Anyone can take a wide-ranging collection of laws and find examples of ways they've been misused. Fewer can do it in such entertaining style. This is a story about lawyers, well-intentioned or not, ignoring things they should know about the world (e.g. the fact that society does benefit from jobs being done well) and hoping that everything works out anyway. In the process, they stomp on women, men, blacks, whites, Koreans (and probably most other American ethnic groups), unions, bosses, and common sense.
I'm not sure I've ever taken as many notes in any other book, ever. If I tried to list even a tenth of the examples that drew me in, this review would be too long. But I'll try to choose three where my reaction was intense enough that, at the time, I could find no words, such that my notes read as something like "(silent flailing of the arms)":
- Thanks to prohibitions against "age discrimination", airlines have sometimes been forced to hire pilots in their late fifties, even though commercial pilots must retire at the age of sixty.

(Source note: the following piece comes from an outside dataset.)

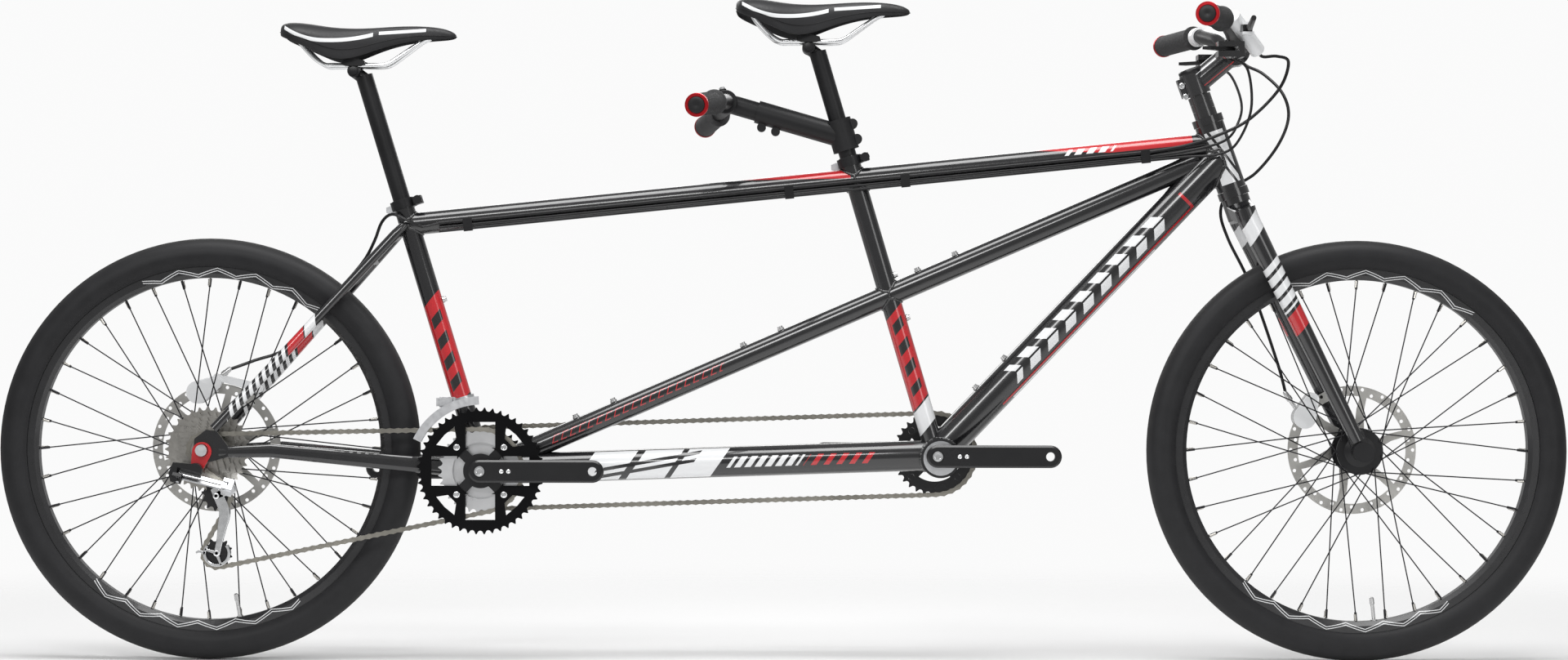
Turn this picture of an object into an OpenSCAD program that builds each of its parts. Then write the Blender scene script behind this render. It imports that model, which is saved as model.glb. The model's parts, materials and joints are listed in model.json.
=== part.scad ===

- "Another federal law required many subsidized housing projects for the elderly to admit the disabled of all ages; youngsters whose 'disabilities' consisted of alcohol and drug addiction moved in and went on cat-among-the-pigeons crime sprees among the luckless elders."
- "City hall officials defending tests [of physical fitness for firefighters] say 'speed is critical' in fighting fires, reported the New York Times. In the best tradition of unbiased, we-take-no-sides journalism, it added, 'Opponents argue that it is not.'"
The book isn't perfect; a few of Olson's complaints rang false to me, and he never proves that the rise of employment law did substantial damage to the economy*. But he does prove a lot of scary things about the court system, and about the ability of the Equal Employment Opportunity Commission to hate pretty much anyone (so long as they've had the bad luck to be the cause of someone's firing, even if that someone ran them over with a bus). And his citations checked out every time I looked, even when I really, really hoped they wouldn't.
* Despite this lack of proof, I'd guess that the types of lawsuits Olson discusses, and the law's crackdown on employers sharing honest information with each other during the hiring process, have made a sizable contribution to American cost disease.